Science and Technology Help Keep the Air Clean

The TCEQ employs the latest technology and scientific methods to improve the quality of the air in Texas. (Natural Outlook, Spring 2010)


The TCEQ has the unique challenge of authorizing, regulating, and monitoring industry in a state with one of the most developed and diverse economies in the nation, all the while protecting human health and the environment. One of the best ways to meet this challenge is to employ the latest technology and scientific methods to ensure that each chemical emitted in Texas is kept at or below a level that could potentially cause adverse health and welfare effects.

GasFindIR Camera Technology

The TCEQ was one of the first state agencies in the country to use GasFindIR camera technology to monitor air quality. Originally developed for the military, the camera is a handheld remote sensing device based on infrared thermographic principles, with the special capability of making hydrocarbon emissions visible under certain ambient conditions.

Man looking through viewfinder of IR camera, with reflection of refinery in the camera lens

The camera—which serves as a screening tool to assist the agency in activities such as facility and reconnaissance investigations and mobile monitoring—has proved to be highly effective in the detection of VOC emissions from leaks and previously unidentified or unrecognized sources. With the knowledge gained from the use of the camera, the TCEQ has improved emissions inventories and enhanced regulations to address these emissions, focusing efforts on real air quality solutions with real results. The use of this technology has resulted in thousands of tons of reduced VOC emissions.

Effects Screening Levels

The TCEQ uses scientific data to establish effects screening levels (ESLs) and reference values (ReVs)—health-protective levels of exposure for air pollutants. ESLs assist the TCEQ in permitting safe emission levels from industry and both ESLs and ReVs are used in confirming that the air is safe to breathe through monitoring evaluations.
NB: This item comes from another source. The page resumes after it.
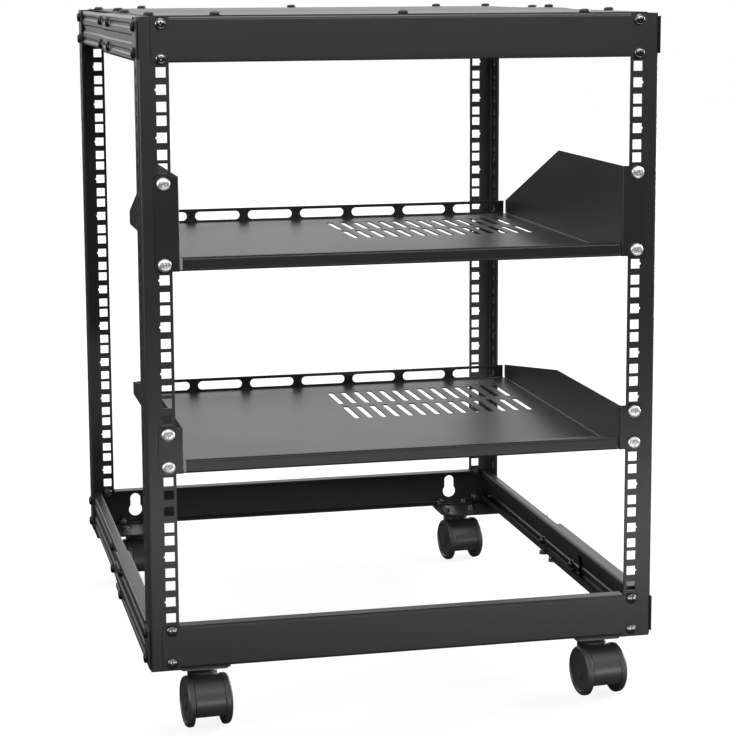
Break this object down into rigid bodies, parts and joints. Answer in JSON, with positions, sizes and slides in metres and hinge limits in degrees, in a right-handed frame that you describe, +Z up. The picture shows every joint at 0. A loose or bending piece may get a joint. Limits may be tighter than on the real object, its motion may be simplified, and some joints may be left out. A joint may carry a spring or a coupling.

In 2006, the TCEQ Toxicology Division finalized new guidelines for developing ESLs and ReVs. A stringent external scientific peer review by world-renowned experts and two rounds of public comment resulted in a scientifically defensible method of developing chemical-specific guidelines that are protective of both short- and long-term human health and welfare.
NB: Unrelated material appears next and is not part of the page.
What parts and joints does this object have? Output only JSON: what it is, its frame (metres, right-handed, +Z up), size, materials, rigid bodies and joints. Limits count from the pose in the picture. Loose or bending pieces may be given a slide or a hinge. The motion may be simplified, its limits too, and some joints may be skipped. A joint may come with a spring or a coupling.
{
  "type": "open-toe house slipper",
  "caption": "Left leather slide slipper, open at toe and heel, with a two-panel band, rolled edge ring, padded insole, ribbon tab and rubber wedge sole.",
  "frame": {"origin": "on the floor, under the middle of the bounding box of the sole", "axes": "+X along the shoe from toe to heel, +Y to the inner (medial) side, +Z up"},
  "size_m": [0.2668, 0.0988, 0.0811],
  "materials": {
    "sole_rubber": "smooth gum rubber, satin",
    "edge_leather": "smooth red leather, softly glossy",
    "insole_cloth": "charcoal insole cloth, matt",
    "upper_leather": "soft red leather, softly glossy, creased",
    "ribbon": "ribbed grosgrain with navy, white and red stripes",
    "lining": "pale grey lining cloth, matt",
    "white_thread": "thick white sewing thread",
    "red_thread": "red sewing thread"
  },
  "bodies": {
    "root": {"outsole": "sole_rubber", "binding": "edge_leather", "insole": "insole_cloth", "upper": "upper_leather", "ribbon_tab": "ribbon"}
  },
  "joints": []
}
ESLs developed using the TCEQ’s 2006 guidelines have garnered attention from other states and countries as being
among the most scientifically sound health-based assessments.

“A case in point is 1,3-butadiene,” says Lindsey Jones of the TCEQ Toxicology Division. “In 2008, the Ontario Ministry of Environment deemed the TCEQ ESL the most defensible assessment of health risk over the assessments made by the U.S. EPA, the World Health Organization, and other state and national organizations.”

Learn more about Effects Screening Levels.

Air Pollutant Watch List

The Air Pollutant Watch List (APWL) is a list of small geographic areas in Texas (typically smaller than a zip code area) where the TCEQ has determined that specific air pollutants have been measured at levels of concern.

Each year, the TCEQ Toxicology Division reviews ambient air monitoring data from approximately 74 monitoring sites across the state and data gathered during mobile monitoring activities. Monitored concentrations of pollutants are then compared to the TCEQ’s health-protective comparison values, such as ESLs and ReVs. After an opportunity for public comment, areas of concern are placed on the APWL. The agency then works with area facilities to achieve emissions reductions in watch list areas through enhanced monitoring, permit reviews, investigations, voluntary facility actions, and enforcement.

There are currently 11 APWL areas in 10 Texas counties. As a result of agency efforts to reduce emissions of compounds of concern in APWL areas, monitored concentrations for many of these compounds are trending downward. Since 2007, 12 pollutants have been removed from the list, and no areas have been added.